Following is a selection of photographs Amalia took on her October 2007 visit to the Oudolf garden and home. Amalia's photos illustrate Piet Oudolf's use of contrasting formal and naturalistic elements in his garden. "I believe it is important to have something formal or at least something that shows human intervention within wild gardens. They show the intention of that wildness. Piet Oudolf achieved this in a marvelous way in his own garden." Her Oudolf garden photographs show his "theatrical hedges," and his use of "formal shapes within the garden to achieve depth." Amalia also refers to his "use of a carefully selected community of plants for color, texture and seasonal interest" and "repetition of plants to achieve unity of design." This visit took place during the Grass Days in October, when the autumn grasses predominate.

(Please click on the photos to enlarge them.)

Note the play of textures, how Oudolf's now famous "wavy" hedges
"hold the looseness of the design,
" to use Amalia's words.


The garden appears to be contained by the tall hedge. Is the apparent
height of the hedge, compared to the people
in the distance, an illusion?


The large cylindrical hedge in the foreground, and the horizontal
hedges in the distance
contribute tremendous depth to the garden.

In contrast, a sense of intimacy.

Another example of visual manipulation of depth.

Layered vertical planes, foreground and background, the light caught
by the "tails" of persicaria contrasted with almost black hedges behind.


More vertical and horizontal planes. The blurred background of
grasses enhances the structural perennials in the foreground.


Addition of a human being gives a much better sense of scale.

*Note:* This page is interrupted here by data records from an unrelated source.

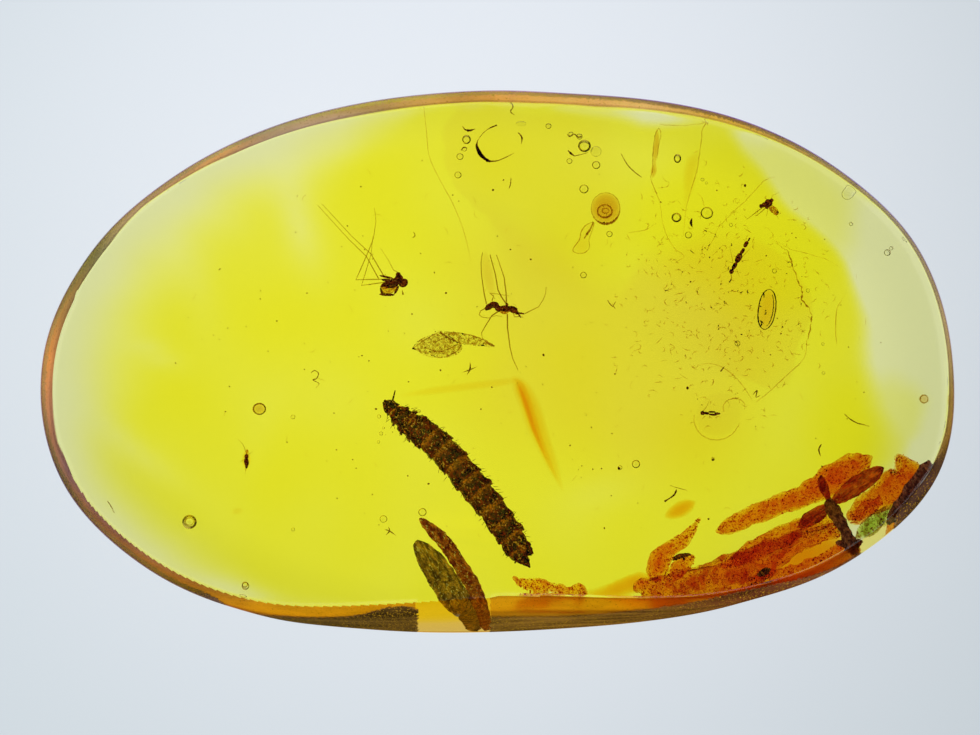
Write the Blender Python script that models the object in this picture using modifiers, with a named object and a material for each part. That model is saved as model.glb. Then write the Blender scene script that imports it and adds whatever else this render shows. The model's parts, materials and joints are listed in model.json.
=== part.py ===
"""Insect in amber: one hand-polished slab of fossil resin, resting on its flat base.

Units are metres and +Z is up. The origin is the middle of the base, and the long way of the
stone runs along X. The stone is a single natural piece, so the model is a single object. Its
cross-section is turned once around Z and then drawn out to the stone's uneven oval outline.
"""

import math

import bmesh
import bpy

MM = 0.001

COLLECTION_NAME = "insect_in_amber"
STONE_NAME = "amber_stone"
MATERIAL_NAME = "polished_amber"

# Driving dimensions of the stone, in millimetres.
LENGTH_MM = 30.0
HEIGHT_MM = 6.4
DOME_RISE_MM = 0.45        # from the rim of the top face to its middle
SHOULDER_WIDTH_MM = 0.46   # rounded edge between the top face and the side wall, seen from above
SHOULDER_DROP_MM = 0.80    # height of that rounded edge
SHOULDER_START_DEG = 30.0  # slope where the edge breaks away from the top face
END_SHOULDER_SHARE = 0.78  # the edge is narrower at the two ends than along the long sides
WALL_TUCK_MM = 0.08        # how far the wall draws in on its way down to the foot
BACK_FLARE_MM = 0.15       # the wall facing +Y was ground at a slant and runs out to the base
FRONT_FLARE_MM = 0.78      # so was the middle of the wall facing -Y, over the angle below
FRONT_FLARE_HALF_DEG = 50.0
FOOT_HEIGHT_MM = 0.45      # rounded lower edge
FOOT_WIDTH_MM = 0.30

# Girdle radius of the oval at every 15 degrees, anticlockwise from +X. The stone was ground by
# hand: its left end is blunter than its right, and the edge facing -X -Y is nearly straight.
GIRDLE_RADII_MM = (
    14.73, 14.08, 12.57, 11.06, 9.77, 8.97, 8.78, 8.97, 9.61, 10.69, 12.15, 13.80,
    14.97, 14.93, 13.53, 11.69, 9.79, 8.70, 8.28, 8.54, 9.53, 11.21, 13.19, 14.76,
)
MEAN_SHAPE_RATIO = 0.58    # width over length, used only to space the columns evenly

# How finely the turned shape is cut.
TURN_STEPS = 84
DOME_RINGS = 8
SHOULDER_RINGS = 5
WALL_RINGS = 3
FOOT_RINGS = 4

TURN_RADIUS_MM = 10.0      # radius at which the cross-section is turned
RIM_ZONE_MM = 1.2          # outside this ring distances from the edge are kept as they are
MERGE_MM = 0.001

# Fresh amber: deep honey yellow, clear, with a glossy hand polish.
AMBER_COLOUR = (0.83, 0.62, 0.04, 1.0)
AMBER_IOR = 1.54
AMBER_ROUGHNESS = 0.08


def clear_scene():
    """Remove every object that the opened file holds."""
    for item in list(bpy.data.objects):
        bpy.data.objects.remove(item, do_unlink=True)


def stone_collection():
    """Return the collection that is named for the object, linked into the scene."""
    collection = bpy.data.collections.new(COLLECTION_NAME)
    bpy.context.scene.collection.children.link(collection)
    return collection


def dome_points():
    """Cross-section of the top face, from the axis out to its rim, as (inset, height) in mm."""
    rim_height = HEIGHT_MM - DOME_RISE_MM
    reach = TURN_RADIUS_MM - SHOULDER_WIDTH_MM
    points = []
    for ring in range(DOME_RINGS):
        share = math.sin(math.pi / 2.0 * ring / DOME_RINGS)
        height = rim_height + DOME_RISE_MM * (1.0 - share ** 2)
        points.append((TURN_RADIUS_MM - share * reach, height))
    return points


def shoulder_points():
    """Cross-section of the rounded upper edge, from the top face's rim to the wall."""
    start = math.radians(SHOULDER_START_DEG)
    rim_height = HEIGHT_MM - DOME_RISE_MM
    points = []
    for ring in range(SHOULDER_RINGS + 1):
        angle = start + (math.pi / 2.0 - start) * ring / SHOULDER_RINGS
        inset = SHOULDER_WIDTH_MM * (1.0 - math.sin(angle)) / (1.0 - math.sin(start))
        drop = SHOULDER_DROP_MM * (1.0 - math.cos(angle) / math.cos(start))
        points.append((inset, rim_height - drop))
    return points


def wall_points():
    """Cross-section of the side wall, from below the upper edge down to the foot."""
    top = HEIGHT_MM - DOME_RISE_MM - SHOULDER_DROP_MM
    points = []
    for ring in range(1, WALL_RINGS + 1):
        share = ring / WALL_RINGS
        points.append((WALL_TUCK_MM * share ** 2, top + (FOOT_HEIGHT_MM - top) * share))
    return points


def foot_points():
    """Cross-section of the rounded lower edge, ending at the middle of the flat base."""
    points = []
    for ring in range(1, FOOT_RINGS + 1):
        angle = math.pi / 2.0 * ring / FOOT_RINGS
        inset = WALL_TUCK_MM + FOOT_WIDTH_MM * (1.0 - math.cos(angle))
        points.append((inset, FOOT_HEIGHT_MM * (1.0 - math.sin(angle))))
    points.append((TURN_RADIUS_MM, 0.0))
    return points


def turned_blank(collection):
    """Turn the cross-section around Z with a Screw modifier and return it as a plain mesh."""
    section = dome_points() + shoulder_points() + wall_points() + foot_points()
    vertices = [((TURN_RADIUS_MM - inset) * MM, 0.0, height * MM) for inset, height in section]
    edges = [(index, index + 1) for index in range(len(vertices) - 1)]
    profile_mesh = bpy.data.meshes.new("stone_profile")
    profile_mesh.from_pydata(vertices, edges, [])
    profile = bpy.data.objects.new("stone_profile", profile_mesh)
    collection.objects.link(profile)

    screw = profile.modifiers.new("Turn", "SCREW")
    screw.axis = "Z"
    screw.angle = math.tau
    screw.steps = TURN_STEPS
    screw.render_steps = TURN_STEPS
    screw.use_merge_vertices = True
    screw.merge_threshold = MERGE_MM * MM

    bpy.context.view_layer.update()
    graph = bpy.context.evaluated_depsgraph_get()
    blank = bpy.data.meshes.new_from_object(profile.evaluated_get(graph))
    bpy.data.objects.remove(profile, do_unlink=True)
    return blank


def girdle_radius(angle):
    """Radius of the oval outline in mm at an angle, as a smooth closed curve through the radii."""
    count = len(GIRDLE_RADII_MM)
    place = (angle % math.tau) / math.tau * count
    index = int(place) % count
    share = place - int(place)
    before, start, end, after = (GIRDLE_RADII_MM[(index + step) % count] for step in (-1, 0, 1, 2))
    slope_start = (end - before) / 2.0
    slope_end = (after - start) / 2.0
    square = share * share
    cube = square * share
    return ((2.0 * cube - 3.0 * square + 1.0) * start + (cube - 2.0 * square + share) * slope_start
            + (3.0 * square - 2.0 * cube) * end + (cube - square) * slope_end)


def base_flare(angle):
    """How much further out the foot of the wall stands than its top, in mm, at an angle."""
    if angle > 0.0:
        return BACK_FLARE_MM * math.sin(angle)
    away = math.degrees(abs(angle + math.pi / 2.0)) / FRONT_FLARE_HALF_DEG
    return FRONT_FLARE_MM * math.cos(math.pi / 2.0 * min(away, 1.0))


def outline_point(turn_angle, turn_radius, height):
    """Place, in mm from the axis, of a point of the turned blank on the oval stone."""
    angle = math.atan2(MEAN_SHAPE_RATIO * math.sin(turn_angle), math.cos(turn_angle))
    girdle = girdle_radius(angle)
    inset = TURN_RADIUS_MM - turn_radius
    edge_share = END_SHOULDER_SHARE + (1.0 - END_SHOULDER_SHARE) * math.sin(angle) ** 2
    if inset <= RIM_ZONE_MM:
        radius = girdle - inset * edge_share
    else:
        inner = girdle - RIM_ZONE_MM * edge_share
        radius = inner * turn_radius / (TURN_RADIUS_MM - RIM_ZONE_MM)
    wall_top = HEIGHT_MM - DOME_RISE_MM - SHOULDER_DROP_MM
    lowness = max(0.0, 1.0 - height / wall_top)
    radius += base_flare(angle) * lowness * turn_radius / TURN_RADIUS_MM
    return radius * math.cos(angle), radius * math.sin(angle)


def draw_out_to_oval(blank):
    """Move the blank's points out to the oval, then centre and size it on the base."""
    shape = bmesh.new()
    shape.from_mesh(blank)
    bmesh.ops.remove_doubles(shape, verts=shape.verts, dist=MERGE_MM * MM)
    for vert in shape.verts:
        turn_radius = math.hypot(vert.co.x, vert.co.y) / MM
        turn_angle = math.atan2(vert.co.y, vert.co.x)
        place_x, place_y = outline_point(turn_angle, turn_radius, vert.co.z / MM)
        vert.co.x = place_x * MM
        vert.co.y = place_y * MM

    low_x = min(vert.co.x for vert in shape.verts)
    high_x = max(vert.co.x for vert in shape.verts)
    low_y = min(vert.co.y for vert in shape.verts)
    high_y = max(vert.co.y for vert in shape.verts)
    scale = LENGTH_MM * MM / (high_x - low_x)
    for vert in shape.verts:
        vert.co.x = (vert.co.x - (low_x + high_x) / 2.0) * scale
        vert.co.y = (vert.co.y - (low_y + high_y) / 2.0) * scale
    shape.to_mesh(blank)
    shape.free()


def amber_material():
    """Clear honey-yellow amber with a glossy polish."""
    material = bpy.data.materials.new(MATERIAL_NAME)
    material.use_nodes = True
    shader = material.node_tree.nodes["Principled BSDF"]
    shader.inputs["Base Color"].default_value = AMBER_COLOUR
    shader.inputs["Metallic"].default_value = 0.0
    shader.inputs["Roughness"].default_value = AMBER_ROUGHNESS
    shader.inputs["IOR"].default_value = AMBER_IOR
    shader.inputs["Transmission Weight"].default_value = 1.0
    return material


def build():
    """Model the stone in its own collection."""
    clear_scene()
    collection = stone_collection()
    mesh = turned_blank(collection)
    draw_out_to_oval(mesh)
    mesh.name = STONE_NAME
    mesh.materials.clear()
    mesh.materials.append(amber_material())
    mesh.shade_smooth()
    stone = bpy.data.objects.new(STONE_NAME, mesh)
    collection.objects.link(stone)


build()
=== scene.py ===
"""Insect in amber: the polished stone and everything that its resin caught, dressed for a render.

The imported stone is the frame. The resin is a finer copy of it with real hollow bubbles, and each
insect, leaf, crumb and flow mark is a mesh of its own sealed inside. Units are metres in the
meshes and millimetres in every size that a class holds.
"""

from __future__ import annotations

import json
import logging
import math
import random
from dataclasses import dataclass
from enum import Enum
from typing import Sequence

import bmesh
import bpy
from mathutils import Matrix, Vector, noise
from mathutils.bvhtree import BVHTree

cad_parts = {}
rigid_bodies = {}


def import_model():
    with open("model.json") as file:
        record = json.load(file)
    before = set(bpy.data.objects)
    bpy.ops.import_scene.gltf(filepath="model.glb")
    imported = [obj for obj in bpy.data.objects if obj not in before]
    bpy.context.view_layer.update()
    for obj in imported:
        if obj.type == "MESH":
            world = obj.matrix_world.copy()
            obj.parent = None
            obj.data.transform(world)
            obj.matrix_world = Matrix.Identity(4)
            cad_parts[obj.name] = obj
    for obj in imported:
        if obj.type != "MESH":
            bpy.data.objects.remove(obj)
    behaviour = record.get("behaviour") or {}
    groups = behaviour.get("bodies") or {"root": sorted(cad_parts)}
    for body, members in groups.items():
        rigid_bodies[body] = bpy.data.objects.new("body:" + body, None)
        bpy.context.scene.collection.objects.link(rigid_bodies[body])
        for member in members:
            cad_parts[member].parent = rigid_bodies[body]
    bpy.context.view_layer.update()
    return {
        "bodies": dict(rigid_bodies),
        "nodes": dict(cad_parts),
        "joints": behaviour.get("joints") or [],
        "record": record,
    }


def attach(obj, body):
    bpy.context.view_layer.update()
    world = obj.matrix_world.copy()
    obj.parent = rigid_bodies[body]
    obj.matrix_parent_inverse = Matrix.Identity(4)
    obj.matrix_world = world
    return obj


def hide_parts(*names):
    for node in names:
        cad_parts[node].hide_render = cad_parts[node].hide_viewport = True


LOG = logging.getLogger("insect_in_amber")

MM = 0.001
STONE_NODE = "amber_stone"
BODY = "root"

AMBER_IOR = 1.54
SKIN_IOR = 1.5
CLEAR_SKIN_IOR = 1.06             # clear tissue in amber bends the light only a little
PX = MM / 30.265                  # metres in the stone for one pixel of the frame
MIDDLE_PX = Vector((497.5, 365.5))    # where the stone's middle shows in the frame
RIND_MM = 0.02                    # the ground skin of the side wall
RIND_START = -2.0                 # it starts this many pixels outside its visible edge
RIND_BED = 1.5                    # how deep the resin makes room for it, in skins
SKIN_MM = 0.3                     # nothing is sealed closer than this under the surface


def linear(code: str) -> tuple[float, float, float, float]:
    """Turn an sRGB hex colour into the linear colour that a shader takes.

    Args:
        code: The colour as "#rrggbb".

    Returns:
        Linear red, green, blue and an alpha of one.
    """
    channels = []
    for start in (1, 3, 5):
        value = int(code[start:start + 2], 16) / 255.0
        channels.append(value / 12.92 if value <= 0.04045 else ((value + 0.055) / 1.055) ** 2.4)
    return (channels[0], channels[1], channels[2], 1.0)


def add_node(tree: bpy.types.NodeTree, kind: str, settings: dict | None = None,
             links: dict | None = None) -> bpy.types.Node:
    """Add one node, set its values and link its inputs.

    Args:
        tree: The node tree that takes the node.
        kind: The node's type name.
        settings: Values by input name, or by property name where no input has that name.
        links: Output sockets by the name or index of the input that they feed.

    Returns:
        The new node.
    """
    node = tree.nodes.new(kind)
    for name, value in (settings or {}).items():
        if isinstance(name, int) or name in node.inputs:
            node.inputs[name].default_value = value
        else:
            setattr(node, name, value)
    for name, socket in (links or {}).items():
        tree.links.new(socket, node.inputs[name])
    return node


def fresh_material(name: str) -> tuple[bpy.types.Material, bpy.types.NodeTree, bpy.types.Node]:
    """Make an empty node material.

    Args:
        name: The material's name.

    Returns:
        The material, its node tree and its output node.
    """
    material = bpy.data.materials.new(name)
    material.use_nodes = True
    tree = material.node_tree
    tree.nodes.clear()
    return material, tree, tree.nodes.new("ShaderNodeOutputMaterial")


def shaded(tree: bpy.types.NodeTree, output: bpy.types.Node, settings: dict,
           links: dict | None = None) -> bpy.types.Node:
    """Add a Principled shader, let it make the material's surface and return it."""
    shader = add_node(tree, "ShaderNodeBsdfPrincipled", settings, links)
    tree.links.new(shader.outputs["BSDF"], output.inputs["Surface"])
    return shader


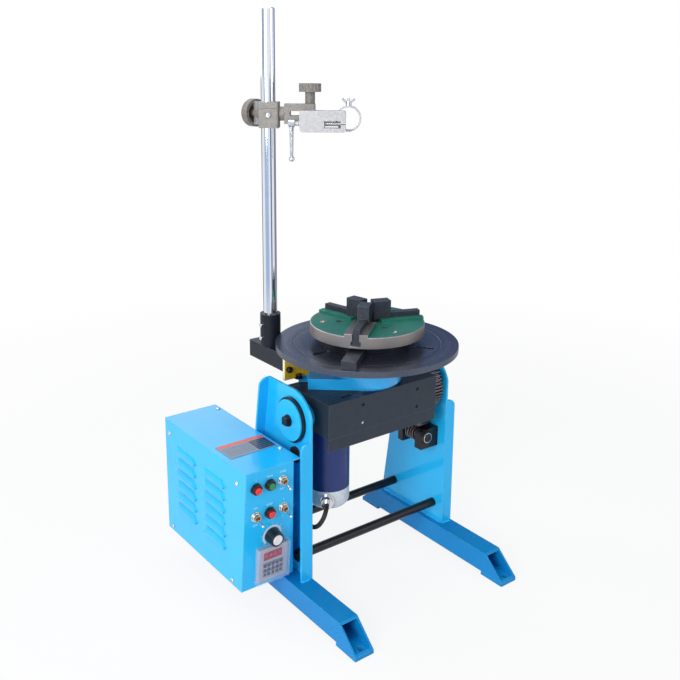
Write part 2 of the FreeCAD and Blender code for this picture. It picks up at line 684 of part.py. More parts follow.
def spindle_housing():
    """Round housing on the cradle, with a tongue and a lower ear that carry the torch stand."""
    drum = rod(HOUSING_R, (0, 0, CRADLE_TOP), (0, 0, HOUSING_TOP))
    drum = drum.cut(tube(HOUSING_R, HOUSING_R - HOUSING_UNDERCUT, (0, 0, CRADLE_TOP),
                         (0, 0, CRADLE_TOP + HOUSING_UNDERCUT)))
    tongue = block(0, TONGUE_REACH, -TONGUE_W / 2, TONGUE_W / 2, CRADLE_TOP, CRADLE_TOP + TONGUE_H)
    ear = block(TONGUE_REACH - 5, EAR_REACH, *EAR_SPAN, CRADLE_TOP, CRADLE_TOP + EAR_H)
    body = drum.fuse([turned(tongue, STAND_TURN), turned(ear, STAND_TURN)])
    return body.cut(rod(SPINDLE_R + RUN, (0, 0, CRADLE_TOP - 1), (0, 0, HOUSING_TOP + 1))).removeSplitter()


def table_spindle():
    """Flanged spindle: the table bolts to the flange, the shaft runs down into the gearmotor."""
    shaft = rod(SPINDLE_R, (0, 0, SPINDLE_FOOT), (0, 0, HOUSING_TOP + GAP))
    flange = rod(SPINDLE_FLANGE_R, (0, 0, HOUSING_TOP + GAP), (0, 0, TABLE_UNDER))
    return shaft.fuse(flange).removeSplitter()


def radial_slot(turn):
    half = SLOT_W / 2
    z0, z1 = TABLE_UNDER, TABLE_TOP
    slot = block(SLOT_FROM_R + half, SLOT_TO_R - half, -half, half, z0, z1)
    for x in (SLOT_FROM_R + half, SLOT_TO_R - half):
        slot = slot.fuse(rod(half, (x, 0, z0), (x, 0, z1)))
    return turned(slot, turn)


def work_table():
    disc = rod(TABLE_R, (0, 0, TABLE_UNDER), (0, 0, TABLE_TOP))
    groove = tube(GROOVE_R + GROOVE_W, GROOVE_R, (0, 0, TABLE_TOP - GROOVE_D), (0, 0, TABLE_TOP))
    disc = disc.cut(groove)
    for k in range(SLOT_COUNT):
        disc = disc.cut(radial_slot(SLOT_FIRST + 360 * k / SLOT_COUNT))
    return disc


def locating_bar():
    """Flat bar that lies on the table from the adapter out to the rim."""
    bar = block(ADAPTER_R - 1, TABLE_R - BAR_RIM_GAP, -BAR_W / 2, BAR_W / 2, TABLE_TOP, TABLE_TOP + BAR_T)
    return turned(bar.cut(rod(ADAPTER_R, (0, 0, TABLE_TOP), (0, 0, CHUCK_TOP))), BAR_TURN)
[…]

In advising me on how I could achieve a similar effect in my garden, Amalia said, "The thing is to grab the concept: something formal that holds the looseness of the rest of the design, the human intervention vs. the wild planting. It is not about copying the actual design but the concept behind it. What I mean is, instead of a hedge you already are doing stone walls; the concept is the same."